Exactly the lines from the start of the data through the line containing "return lambda degrees: (basePoint(degrees, 1.0).x" should be output, with both ends kept and nothing added.

◇ ◇ ◇ ◇ ◇ ◇ ◇

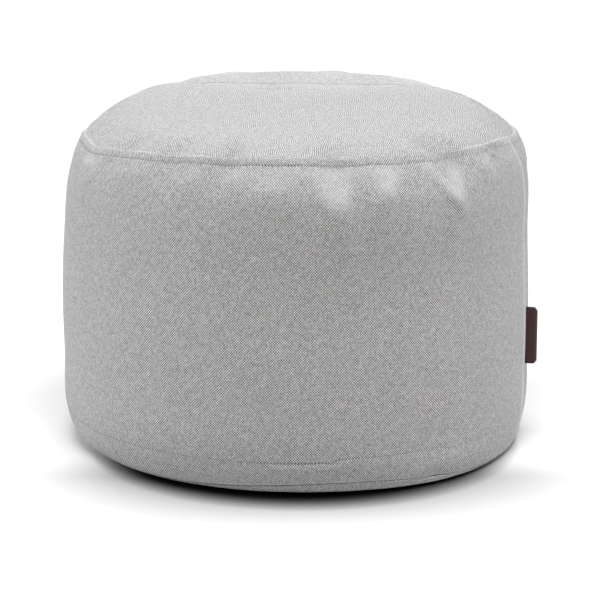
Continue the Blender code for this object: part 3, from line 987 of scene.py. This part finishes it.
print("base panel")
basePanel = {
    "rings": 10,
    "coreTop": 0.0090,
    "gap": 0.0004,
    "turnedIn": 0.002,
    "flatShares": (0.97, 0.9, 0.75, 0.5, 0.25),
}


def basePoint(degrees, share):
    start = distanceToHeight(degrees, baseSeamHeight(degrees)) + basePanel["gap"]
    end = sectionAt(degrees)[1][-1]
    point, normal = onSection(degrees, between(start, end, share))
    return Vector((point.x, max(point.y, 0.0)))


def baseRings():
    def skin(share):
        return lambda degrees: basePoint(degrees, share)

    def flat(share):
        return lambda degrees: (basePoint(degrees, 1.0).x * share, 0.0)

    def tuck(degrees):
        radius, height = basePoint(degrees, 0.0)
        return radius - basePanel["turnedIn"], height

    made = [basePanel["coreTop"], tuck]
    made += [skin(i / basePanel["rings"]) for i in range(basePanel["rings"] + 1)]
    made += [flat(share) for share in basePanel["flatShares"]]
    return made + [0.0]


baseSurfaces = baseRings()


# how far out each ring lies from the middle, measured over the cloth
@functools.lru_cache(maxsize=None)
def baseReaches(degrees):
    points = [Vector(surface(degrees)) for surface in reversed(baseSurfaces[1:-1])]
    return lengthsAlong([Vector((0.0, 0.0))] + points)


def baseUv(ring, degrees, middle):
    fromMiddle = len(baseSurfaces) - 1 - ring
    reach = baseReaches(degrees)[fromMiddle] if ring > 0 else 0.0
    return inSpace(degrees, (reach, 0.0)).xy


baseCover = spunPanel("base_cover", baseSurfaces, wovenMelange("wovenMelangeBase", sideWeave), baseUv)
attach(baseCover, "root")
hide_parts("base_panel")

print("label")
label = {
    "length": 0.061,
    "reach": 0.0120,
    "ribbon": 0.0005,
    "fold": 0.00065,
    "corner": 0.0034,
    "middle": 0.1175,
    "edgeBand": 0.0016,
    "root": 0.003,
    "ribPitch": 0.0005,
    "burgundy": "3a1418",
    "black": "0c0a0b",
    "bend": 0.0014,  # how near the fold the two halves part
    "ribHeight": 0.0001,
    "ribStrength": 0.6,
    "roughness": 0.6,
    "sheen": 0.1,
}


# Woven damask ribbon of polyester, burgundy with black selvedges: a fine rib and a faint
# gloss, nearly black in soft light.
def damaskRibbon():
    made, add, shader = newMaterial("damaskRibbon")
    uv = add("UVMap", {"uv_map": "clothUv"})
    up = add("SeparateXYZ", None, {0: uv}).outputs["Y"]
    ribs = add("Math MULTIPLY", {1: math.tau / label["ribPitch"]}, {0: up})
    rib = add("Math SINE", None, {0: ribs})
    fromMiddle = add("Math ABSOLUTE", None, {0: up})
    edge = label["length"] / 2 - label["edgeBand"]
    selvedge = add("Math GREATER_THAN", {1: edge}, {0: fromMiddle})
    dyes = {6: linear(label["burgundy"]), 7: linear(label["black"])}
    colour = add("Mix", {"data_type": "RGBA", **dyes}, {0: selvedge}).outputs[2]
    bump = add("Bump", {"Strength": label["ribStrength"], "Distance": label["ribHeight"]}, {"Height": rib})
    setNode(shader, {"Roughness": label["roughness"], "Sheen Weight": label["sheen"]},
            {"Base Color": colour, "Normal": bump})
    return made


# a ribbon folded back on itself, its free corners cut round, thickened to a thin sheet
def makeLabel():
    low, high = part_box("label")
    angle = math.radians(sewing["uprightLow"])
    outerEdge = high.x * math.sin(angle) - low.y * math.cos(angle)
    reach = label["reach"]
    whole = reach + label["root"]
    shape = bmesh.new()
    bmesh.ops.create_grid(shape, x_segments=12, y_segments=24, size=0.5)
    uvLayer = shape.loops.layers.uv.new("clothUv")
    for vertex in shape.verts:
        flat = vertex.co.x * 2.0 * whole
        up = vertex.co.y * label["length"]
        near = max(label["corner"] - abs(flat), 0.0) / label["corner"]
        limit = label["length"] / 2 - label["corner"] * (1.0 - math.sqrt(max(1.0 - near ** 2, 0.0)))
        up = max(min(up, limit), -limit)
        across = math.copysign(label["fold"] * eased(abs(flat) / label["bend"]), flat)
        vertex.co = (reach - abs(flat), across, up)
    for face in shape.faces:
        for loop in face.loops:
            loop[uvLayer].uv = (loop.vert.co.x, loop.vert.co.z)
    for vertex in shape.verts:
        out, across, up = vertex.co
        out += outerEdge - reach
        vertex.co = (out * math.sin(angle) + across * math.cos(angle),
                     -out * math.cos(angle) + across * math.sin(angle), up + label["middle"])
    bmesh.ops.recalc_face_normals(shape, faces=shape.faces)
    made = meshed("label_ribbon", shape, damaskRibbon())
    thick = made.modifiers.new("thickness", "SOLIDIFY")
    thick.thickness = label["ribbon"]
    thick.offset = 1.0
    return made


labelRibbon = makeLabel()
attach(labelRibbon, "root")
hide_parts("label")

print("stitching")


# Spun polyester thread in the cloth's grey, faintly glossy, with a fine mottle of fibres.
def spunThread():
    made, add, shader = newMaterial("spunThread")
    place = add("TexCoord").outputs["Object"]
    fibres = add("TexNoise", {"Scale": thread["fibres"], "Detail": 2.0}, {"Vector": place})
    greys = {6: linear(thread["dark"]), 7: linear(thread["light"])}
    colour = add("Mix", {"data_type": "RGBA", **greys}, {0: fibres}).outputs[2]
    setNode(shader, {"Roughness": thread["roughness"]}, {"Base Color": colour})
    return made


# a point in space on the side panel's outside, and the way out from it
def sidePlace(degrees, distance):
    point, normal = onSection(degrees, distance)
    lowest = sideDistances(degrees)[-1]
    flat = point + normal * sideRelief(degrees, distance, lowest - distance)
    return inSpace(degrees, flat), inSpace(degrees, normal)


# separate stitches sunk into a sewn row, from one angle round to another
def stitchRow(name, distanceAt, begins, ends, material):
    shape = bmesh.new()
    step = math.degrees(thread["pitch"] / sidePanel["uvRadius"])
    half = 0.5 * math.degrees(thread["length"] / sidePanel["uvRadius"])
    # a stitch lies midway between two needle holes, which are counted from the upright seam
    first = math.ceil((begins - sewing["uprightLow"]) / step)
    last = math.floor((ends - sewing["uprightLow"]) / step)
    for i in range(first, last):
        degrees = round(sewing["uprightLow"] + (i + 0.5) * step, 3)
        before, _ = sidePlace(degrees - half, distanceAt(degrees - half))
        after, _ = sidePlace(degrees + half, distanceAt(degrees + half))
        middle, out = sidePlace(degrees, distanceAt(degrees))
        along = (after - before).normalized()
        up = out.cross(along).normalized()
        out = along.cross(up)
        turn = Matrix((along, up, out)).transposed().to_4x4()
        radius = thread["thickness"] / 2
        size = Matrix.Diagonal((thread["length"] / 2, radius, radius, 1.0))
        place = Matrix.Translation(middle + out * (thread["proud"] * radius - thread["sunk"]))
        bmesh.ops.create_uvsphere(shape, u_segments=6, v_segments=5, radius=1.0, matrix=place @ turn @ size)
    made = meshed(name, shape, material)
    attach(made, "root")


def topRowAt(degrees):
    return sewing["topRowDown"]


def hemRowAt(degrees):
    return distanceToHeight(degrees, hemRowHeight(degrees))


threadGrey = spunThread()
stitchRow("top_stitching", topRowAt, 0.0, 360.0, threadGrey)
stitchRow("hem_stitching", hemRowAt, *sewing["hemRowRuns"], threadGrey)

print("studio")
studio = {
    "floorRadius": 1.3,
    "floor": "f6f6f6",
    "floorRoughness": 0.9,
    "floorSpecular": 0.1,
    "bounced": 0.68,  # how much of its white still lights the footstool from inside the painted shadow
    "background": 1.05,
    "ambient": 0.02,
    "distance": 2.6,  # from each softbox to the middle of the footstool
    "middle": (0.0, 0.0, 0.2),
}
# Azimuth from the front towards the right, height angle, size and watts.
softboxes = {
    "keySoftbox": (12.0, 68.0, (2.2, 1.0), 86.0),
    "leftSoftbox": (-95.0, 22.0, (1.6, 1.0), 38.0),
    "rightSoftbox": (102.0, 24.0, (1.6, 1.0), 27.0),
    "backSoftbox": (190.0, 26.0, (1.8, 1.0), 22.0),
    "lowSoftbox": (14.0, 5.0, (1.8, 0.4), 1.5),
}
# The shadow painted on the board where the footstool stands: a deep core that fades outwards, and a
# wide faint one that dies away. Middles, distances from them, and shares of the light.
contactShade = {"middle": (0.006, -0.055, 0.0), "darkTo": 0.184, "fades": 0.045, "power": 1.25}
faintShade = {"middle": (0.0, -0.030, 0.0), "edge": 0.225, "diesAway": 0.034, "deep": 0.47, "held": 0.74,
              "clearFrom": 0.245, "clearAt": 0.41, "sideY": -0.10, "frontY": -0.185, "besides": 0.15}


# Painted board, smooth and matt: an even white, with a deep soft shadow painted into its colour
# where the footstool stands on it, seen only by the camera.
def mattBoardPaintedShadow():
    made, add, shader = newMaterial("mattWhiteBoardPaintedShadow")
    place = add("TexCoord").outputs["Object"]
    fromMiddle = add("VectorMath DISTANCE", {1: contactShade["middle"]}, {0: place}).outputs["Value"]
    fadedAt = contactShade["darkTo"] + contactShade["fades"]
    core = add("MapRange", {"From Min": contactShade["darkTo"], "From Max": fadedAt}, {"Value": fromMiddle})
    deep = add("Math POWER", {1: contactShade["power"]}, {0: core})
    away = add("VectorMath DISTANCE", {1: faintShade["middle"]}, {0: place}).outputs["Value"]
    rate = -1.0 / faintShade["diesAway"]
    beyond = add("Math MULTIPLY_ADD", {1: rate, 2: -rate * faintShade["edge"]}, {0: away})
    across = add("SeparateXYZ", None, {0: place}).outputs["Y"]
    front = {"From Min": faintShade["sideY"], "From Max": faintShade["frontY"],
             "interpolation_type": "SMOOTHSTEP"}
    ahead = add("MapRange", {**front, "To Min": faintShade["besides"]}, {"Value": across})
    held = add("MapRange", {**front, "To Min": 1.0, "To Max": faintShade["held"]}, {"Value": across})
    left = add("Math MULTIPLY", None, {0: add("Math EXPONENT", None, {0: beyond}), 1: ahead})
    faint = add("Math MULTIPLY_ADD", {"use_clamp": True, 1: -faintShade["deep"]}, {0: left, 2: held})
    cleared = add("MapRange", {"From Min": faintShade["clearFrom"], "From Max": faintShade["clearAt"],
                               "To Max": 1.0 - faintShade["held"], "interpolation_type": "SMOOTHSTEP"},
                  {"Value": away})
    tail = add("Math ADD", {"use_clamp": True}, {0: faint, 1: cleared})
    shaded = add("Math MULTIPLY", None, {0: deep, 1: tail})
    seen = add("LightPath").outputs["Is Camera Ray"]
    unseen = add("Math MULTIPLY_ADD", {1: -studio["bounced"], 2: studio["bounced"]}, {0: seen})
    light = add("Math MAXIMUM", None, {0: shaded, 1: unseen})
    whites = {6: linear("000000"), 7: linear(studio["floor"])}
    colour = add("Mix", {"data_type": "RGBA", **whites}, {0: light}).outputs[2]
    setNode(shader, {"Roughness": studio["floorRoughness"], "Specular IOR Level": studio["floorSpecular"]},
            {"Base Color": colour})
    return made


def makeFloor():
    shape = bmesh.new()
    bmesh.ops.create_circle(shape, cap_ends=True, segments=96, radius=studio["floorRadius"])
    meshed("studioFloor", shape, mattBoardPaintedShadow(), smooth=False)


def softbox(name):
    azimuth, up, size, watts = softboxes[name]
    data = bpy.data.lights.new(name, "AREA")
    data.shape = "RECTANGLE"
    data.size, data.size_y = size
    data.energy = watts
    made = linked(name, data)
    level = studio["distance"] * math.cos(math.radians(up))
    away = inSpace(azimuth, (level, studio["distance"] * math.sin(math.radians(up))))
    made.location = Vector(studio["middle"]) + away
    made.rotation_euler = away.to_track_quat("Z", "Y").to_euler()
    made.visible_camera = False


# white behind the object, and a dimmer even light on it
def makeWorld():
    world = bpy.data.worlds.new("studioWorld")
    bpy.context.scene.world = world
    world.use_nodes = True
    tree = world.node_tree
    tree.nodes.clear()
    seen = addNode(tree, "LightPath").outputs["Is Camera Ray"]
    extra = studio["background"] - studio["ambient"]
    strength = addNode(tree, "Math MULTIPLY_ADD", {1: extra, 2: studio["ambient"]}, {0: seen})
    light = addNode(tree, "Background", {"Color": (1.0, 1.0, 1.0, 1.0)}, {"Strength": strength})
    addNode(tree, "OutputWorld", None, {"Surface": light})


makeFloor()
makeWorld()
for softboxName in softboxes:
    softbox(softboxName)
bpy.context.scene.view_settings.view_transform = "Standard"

◇ ◇ ◇ ◇ ◇ ◇ ◇

_ANSWER TO THE EXERCISE:_
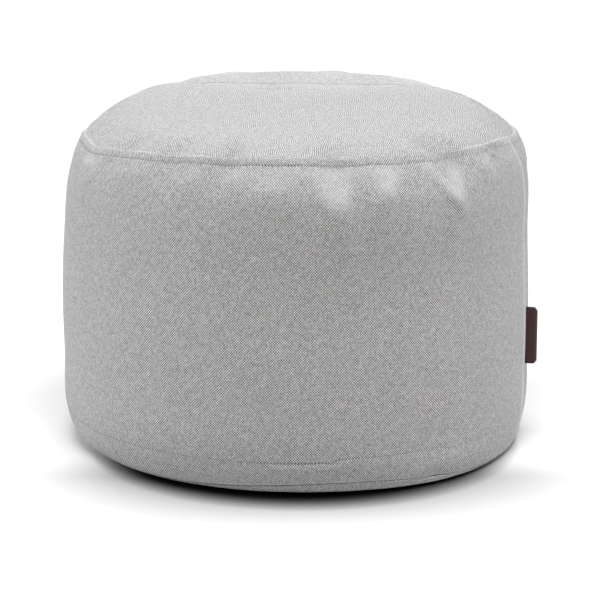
Continue the Blender code for this object: part 3, from line 987 of scene.py. This part finishes it.
print("base panel")
basePanel = {
    "rings": 10,
    "coreTop": 0.0090,
    "gap": 0.0004,
    "turnedIn": 0.002,
    "flatShares": (0.97, 0.9, 0.75, 0.5, 0.25),
}


def basePoint(degrees, share):
    start = distanceToHeight(degrees, baseSeamHeight(degrees)) + basePanel["gap"]
    end = sectionAt(degrees)[1][-1]
    point, normal = onSection(degrees, between(start, end, share))
    return Vector((point.x, max(point.y, 0.0)))


def baseRings():
    def skin(share):
        return lambda degrees: basePoint(degrees, share)

    def flat(share):
        return lambda degrees: (basePoint(degrees, 1.0).x * share, 0.0)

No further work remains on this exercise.